- [EXERCISE INSTRUCTIONS] Give back the full material, exactly as it reads.

- [PROVIDED MATERIAL]
## Start
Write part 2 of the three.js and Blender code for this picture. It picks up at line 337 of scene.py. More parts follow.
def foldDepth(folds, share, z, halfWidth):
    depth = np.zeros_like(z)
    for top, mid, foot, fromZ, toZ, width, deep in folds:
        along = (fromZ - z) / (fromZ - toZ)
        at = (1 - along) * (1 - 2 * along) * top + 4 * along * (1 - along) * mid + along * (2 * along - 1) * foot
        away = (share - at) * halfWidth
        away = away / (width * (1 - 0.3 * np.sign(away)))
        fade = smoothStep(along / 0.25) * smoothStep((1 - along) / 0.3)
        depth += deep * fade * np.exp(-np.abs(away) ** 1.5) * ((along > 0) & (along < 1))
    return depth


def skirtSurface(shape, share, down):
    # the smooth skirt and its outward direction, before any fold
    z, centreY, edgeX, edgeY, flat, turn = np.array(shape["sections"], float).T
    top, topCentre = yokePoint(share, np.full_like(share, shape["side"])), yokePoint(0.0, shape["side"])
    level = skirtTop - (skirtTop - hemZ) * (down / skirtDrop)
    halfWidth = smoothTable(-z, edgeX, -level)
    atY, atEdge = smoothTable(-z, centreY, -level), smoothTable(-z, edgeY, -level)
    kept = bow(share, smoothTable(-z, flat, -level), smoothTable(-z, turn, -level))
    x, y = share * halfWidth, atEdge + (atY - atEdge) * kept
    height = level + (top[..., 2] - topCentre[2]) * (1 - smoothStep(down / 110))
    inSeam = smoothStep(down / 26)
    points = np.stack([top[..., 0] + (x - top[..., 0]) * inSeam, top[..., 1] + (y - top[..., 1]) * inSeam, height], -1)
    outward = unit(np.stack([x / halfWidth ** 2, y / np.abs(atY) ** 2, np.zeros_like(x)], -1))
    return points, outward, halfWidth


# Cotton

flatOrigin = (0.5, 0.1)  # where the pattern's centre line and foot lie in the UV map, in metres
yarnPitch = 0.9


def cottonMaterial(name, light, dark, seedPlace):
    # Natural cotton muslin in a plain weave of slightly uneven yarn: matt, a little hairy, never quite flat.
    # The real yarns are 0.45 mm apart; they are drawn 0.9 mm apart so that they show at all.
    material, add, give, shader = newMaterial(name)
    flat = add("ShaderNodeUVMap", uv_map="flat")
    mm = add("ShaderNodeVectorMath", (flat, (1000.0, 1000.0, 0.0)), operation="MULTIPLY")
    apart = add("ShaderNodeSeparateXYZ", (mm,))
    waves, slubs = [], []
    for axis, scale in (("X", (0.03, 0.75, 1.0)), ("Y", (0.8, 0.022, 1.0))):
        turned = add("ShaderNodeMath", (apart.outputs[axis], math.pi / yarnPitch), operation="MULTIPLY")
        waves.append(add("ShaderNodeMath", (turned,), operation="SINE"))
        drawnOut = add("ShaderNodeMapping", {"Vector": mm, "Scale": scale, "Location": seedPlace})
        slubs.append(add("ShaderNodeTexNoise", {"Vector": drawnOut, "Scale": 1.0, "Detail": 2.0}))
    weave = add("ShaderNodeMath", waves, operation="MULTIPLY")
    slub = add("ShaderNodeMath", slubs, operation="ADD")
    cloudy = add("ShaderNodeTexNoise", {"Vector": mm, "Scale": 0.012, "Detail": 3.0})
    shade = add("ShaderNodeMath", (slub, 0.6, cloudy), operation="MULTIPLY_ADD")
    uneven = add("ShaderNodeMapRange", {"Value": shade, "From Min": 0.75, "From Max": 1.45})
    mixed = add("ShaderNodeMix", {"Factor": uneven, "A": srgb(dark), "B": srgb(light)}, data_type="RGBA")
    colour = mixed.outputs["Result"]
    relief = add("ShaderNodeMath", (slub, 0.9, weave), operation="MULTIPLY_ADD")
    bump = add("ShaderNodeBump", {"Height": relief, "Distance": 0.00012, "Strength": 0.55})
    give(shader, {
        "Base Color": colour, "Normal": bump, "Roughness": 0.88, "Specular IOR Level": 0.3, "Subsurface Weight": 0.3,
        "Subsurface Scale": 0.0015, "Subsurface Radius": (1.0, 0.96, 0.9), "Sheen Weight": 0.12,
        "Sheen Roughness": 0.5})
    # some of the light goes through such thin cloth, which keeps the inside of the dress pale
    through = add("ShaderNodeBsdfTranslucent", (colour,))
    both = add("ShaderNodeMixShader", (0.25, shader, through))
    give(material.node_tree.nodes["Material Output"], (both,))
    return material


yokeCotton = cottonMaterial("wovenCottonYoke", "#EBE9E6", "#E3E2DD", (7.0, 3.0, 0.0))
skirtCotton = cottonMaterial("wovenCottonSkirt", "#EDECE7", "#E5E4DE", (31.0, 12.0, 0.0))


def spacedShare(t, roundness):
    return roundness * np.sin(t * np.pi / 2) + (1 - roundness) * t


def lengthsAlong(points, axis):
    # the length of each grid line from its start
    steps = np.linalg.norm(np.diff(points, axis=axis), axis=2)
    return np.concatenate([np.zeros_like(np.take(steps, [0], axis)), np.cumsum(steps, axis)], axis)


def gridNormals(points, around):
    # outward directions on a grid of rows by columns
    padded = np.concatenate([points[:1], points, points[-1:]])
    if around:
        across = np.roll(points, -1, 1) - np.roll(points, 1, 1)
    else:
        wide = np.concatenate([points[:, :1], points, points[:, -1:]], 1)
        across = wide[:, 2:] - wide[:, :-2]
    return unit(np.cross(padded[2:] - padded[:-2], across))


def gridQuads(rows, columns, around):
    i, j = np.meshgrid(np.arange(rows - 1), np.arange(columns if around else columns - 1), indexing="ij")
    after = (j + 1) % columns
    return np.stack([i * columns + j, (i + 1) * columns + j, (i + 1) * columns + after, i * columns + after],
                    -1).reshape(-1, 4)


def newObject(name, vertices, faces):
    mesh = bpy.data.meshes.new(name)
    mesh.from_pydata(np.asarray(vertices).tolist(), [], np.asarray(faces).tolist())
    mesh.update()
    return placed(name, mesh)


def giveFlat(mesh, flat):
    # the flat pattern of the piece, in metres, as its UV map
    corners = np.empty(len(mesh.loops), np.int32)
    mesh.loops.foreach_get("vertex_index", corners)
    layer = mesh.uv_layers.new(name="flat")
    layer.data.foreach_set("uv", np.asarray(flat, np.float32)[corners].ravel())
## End
- [FULL SOLUTION]
Write part 2 of the three.js and Blender code for this picture. It picks up at line 337 of scene.py. More parts follow.
def foldDepth(folds, share, z, halfWidth):
    depth = np.zeros_like(z)
    for top, mid, foot, fromZ, toZ, width, deep in folds:
        along = (fromZ - z) / (fromZ - toZ)
        at = (1 - along) * (1 - 2 * along) * top + 4 * along * (1 - along) * mid + along * (2 * along - 1) * foot
        away = (share - at) * halfWidth
        away = away / (width * (1 - 0.3 * np.sign(away)))
        fade = smoothStep(along / 0.25) * smoothStep((1 - along) / 0.3)
        depth += deep * fade * np.exp(-np.abs(away) ** 1.5) * ((along > 0) & (along < 1))
    return depth


def skirtSurface(shape, share, down):
    # the smooth skirt and its outward direction, before any fold
    z, centreY, edgeX, edgeY, flat, turn = np.array(shape["sections"], float).T
    top, topCentre = yokePoint(share, np.full_like(share, shape["side"])), yokePoint(0.0, shape["side"])
    level = skirtTop - (skirtTop - hemZ) * (down / skirtDrop)
    halfWidth = smoothTable(-z, edgeX, -level)
    atY, atEdge = smoothTable(-z, centreY, -level), smoothTable(-z, edgeY, -level)
    kept = bow(share, smoothTable(-z, flat, -level), smoothTable(-z, turn, -level))
    x, y = share * halfWidth, atEdge + (atY - atEdge) * kept
    height = level + (top[..., 2] - topCentre[2]) * (1 - smoothStep(down / 110))
    inSeam = smoothStep(down / 26)
    points = np.stack([top[..., 0] + (x - top[..., 0]) * inSeam, top[..., 1] + (y - top[..., 1]) * inSeam, height], -1)
    outward = unit(np.stack([x / halfWidth ** 2, y / np.abs(atY) ** 2, np.zeros_like(x)], -1))
    return points, outward, halfWidth


# Cotton

flatOrigin = (0.5, 0.1)  # where the pattern's centre line and foot lie in the UV map, in metres
yarnPitch = 0.9


def cottonMaterial(name, light, dark, seedPlace):
    # Natural cotton muslin in a plain weave of slightly uneven yarn: matt, a little hairy, never quite flat.
    # The real yarns are 0.45 mm apart; they are drawn 0.9 mm apart so that they show at all.
    material, add, give, shader = newMaterial(name)
    flat = add("ShaderNodeUVMap", uv_map="flat")
    mm = add("ShaderNodeVectorMath", (flat, (1000.0, 1000.0, 0.0)), operation="MULTIPLY")
    apart = add("ShaderNodeSeparateXYZ", (mm,))
    waves, slubs = [], []
    for axis, scale in (("X", (0.03, 0.75, 1.0)), ("Y", (0.8, 0.022, 1.0))):
        turned = add("ShaderNodeMath", (apart.outputs[axis], math.pi / yarnPitch), operation="MULTIPLY")
        waves.append(add("ShaderNodeMath", (turned,), operation="SINE"))
        drawnOut = add("ShaderNodeMapping", {"Vector": mm, "Scale": scale, "Location": seedPlace})
        slubs.append(add("ShaderNodeTexNoise", {"Vector": drawnOut, "Scale": 1.0, "Detail": 2.0}))
    weave = add("ShaderNodeMath", waves, operation="MULTIPLY")
    slub = add("ShaderNodeMath", slubs, operation="ADD")
    cloudy = add("ShaderNodeTexNoise", {"Vector": mm, "Scale": 0.012, "Detail": 3.0})
    shade = add("ShaderNodeMath", (slub, 0.6, cloudy), operation="MULTIPLY_ADD")
    uneven = add("ShaderNodeMapRange", {"Value": shade, "From Min": 0.75, "From Max": 1.45})
    mixed = add("ShaderNodeMix", {"Factor": uneven, "A": srgb(dark), "B": srgb(light)}, data_type="RGBA")
    colour = mixed.outputs["Result"]
    relief = add("ShaderNodeMath", (slub, 0.9, weave), operation="MULTIPLY_ADD")
    bump = add("ShaderNodeBump", {"Height": relief, "Distance": 0.00012, "Strength": 0.55})
    give(shader, {
        "Base Color": colour, "Normal": bump, "Roughness": 0.88, "Specular IOR Level": 0.3, "Subsurface Weight": 0.3,
        "Subsurface Scale": 0.0015, "Subsurface Radius": (1.0, 0.96, 0.9), "Sheen Weight": 0.12,
        "Sheen Roughness": 0.5})
    # some of the light goes through such thin cloth, which keeps the inside of the dress pale
    through = add("ShaderNodeBsdfTranslucent", (colour,))
    both = add("ShaderNodeMixShader", (0.25, shader, through))
    give(material.node_tree.nodes["Material Output"], (both,))
    return material


yokeCotton = cottonMaterial("wovenCottonYoke", "#EBE9E6", "#E3E2DD", (7.0, 3.0, 0.0))
skirtCotton = cottonMaterial("wovenCottonSkirt", "#EDECE7", "#E5E4DE", (31.0, 12.0, 0.0))


def spacedShare(t, roundness):
    return roundness * np.sin(t * np.pi / 2) + (1 - roundness) * t


def lengthsAlong(points, axis):
    # the length of each grid line from its start
    steps = np.linalg.norm(np.diff(points, axis=axis), axis=2)
    return np.concatenate([np.zeros_like(np.take(steps, [0], axis)), np.cumsum(steps, axis)], axis)


def gridNormals(points, around):
    # outward directions on a grid of rows by columns
    padded = np.concatenate([points[:1], points, points[-1:]])
    if around:
        across = np.roll(points, -1, 1) - np.roll(points, 1, 1)
    else:
        wide = np.concatenate([points[:, :1], points, points[:, -1:]], 1)
        across = wide[:, 2:] - wide[:, :-2]
    return unit(np.cross(padded[2:] - padded[:-2], across))


def gridQuads(rows, columns, around):
    i, j = np.meshgrid(np.arange(rows - 1), np.arange(columns if around else columns - 1), indexing="ij")
    after = (j + 1) % columns
    return np.stack([i * columns + j, (i + 1) * columns + j, (i + 1) * columns + after, i * columns + after],
                    -1).reshape(-1, 4)


def newObject(name, vertices, faces):
    mesh = bpy.data.meshes.new(name)
    mesh.from_pydata(np.asarray(vertices).tolist(), [], np.asarray(faces).tolist())
    mesh.update()
    return placed(name, mesh)


def giveFlat(mesh, flat):
    # the flat pattern of the piece, in metres, as its UV map
    corners = np.empty(len(mesh.loops), np.int32)
    mesh.loops.foreach_get("vertex_index", corners)
    layer = mesh.uv_layers.new(name="flat")
    layer.data.foreach_set("uv", np.asarray(flat, np.float32)[corners].ravel())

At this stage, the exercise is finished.